Die Schwedische Akademie hat erklärt, dass ihre Gutachter Handkes literarisches Werk umfassend geprüft...
...und absolut nichts gefunden haben, das gegen demokratische oder humane Prinzipien verstoßen würde. Dies ist für den Nobelpreis, der ein Literaturpreis ist, das einzig Entscheidende. Ich würde mir wünschen, dass mit der gleichen Intensität, mit der über seine privaten politischen Ansichten debattiert wird, auch über seine Literatur und seine Bücher gesprochen würde. Sie sind es die bleiben werden. Tatsache ist, dass Handke vom ersten bis zum letzten Buch mit seinem Schreiben eigentlich ein Friedensprojekt verfolgt. Ausgangspunkt und Endpunkt seines Schreibens ist der Krieg. Die „Hornissen“ von 1966 sind ja die amerikanischen Bomber, die über Griffen hinweg Richtung Wiener Neustadt und Linz fliegen, um die Industrieanlagen zu bombardieren. Die Bomber sind seine erste bewusste Kindheitserinnerung. In seiner Büchnerpreis-Rede von 1973 sagt er: „Von jeher fühlte ich mit den Opfern.“ 50 Jahre später heißt es in „Immer noch Sturm“: „Und immer noch halte ich mit den Verlierern.“ Sein lebenslanges Schreiben gilt dem friedlichen Zusammenleben der Menschen und der bewussten Wahrnehmung der Welt und dem Respekt vor der Schöpfung. Sein Programm im Leben wie im Schreiben hat er mit drei Begriffen umrissen: „Innehalten – Innewerden – Weitersehen“. Handke ist ein ‚Weltautor‘ in mehrfacher Hinsicht, einer bei dem man lernen könnte, was es heißt, nicht nur auf, sondern in der Welt zu sein.

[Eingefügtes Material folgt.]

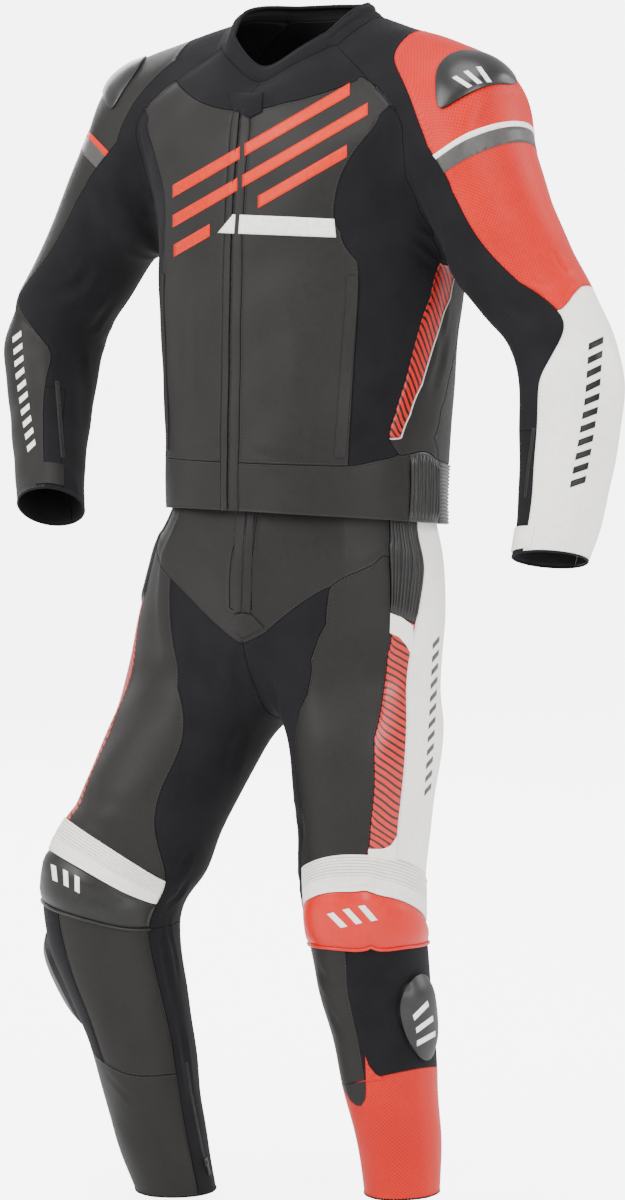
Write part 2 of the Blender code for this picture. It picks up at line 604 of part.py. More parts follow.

Was ist Ihnen als Beobachter des literarischen Lebens heuer abgegangen?
Mich hat sehr gewundert, dass zum 100. Geburtstag von Michael Guttenbrunner, der ein bedeutender Autor ist, in Kärnten nichts gemacht wurde. Wir werden ihn nächstes Jahr in St. Veit gebührend hervorheben.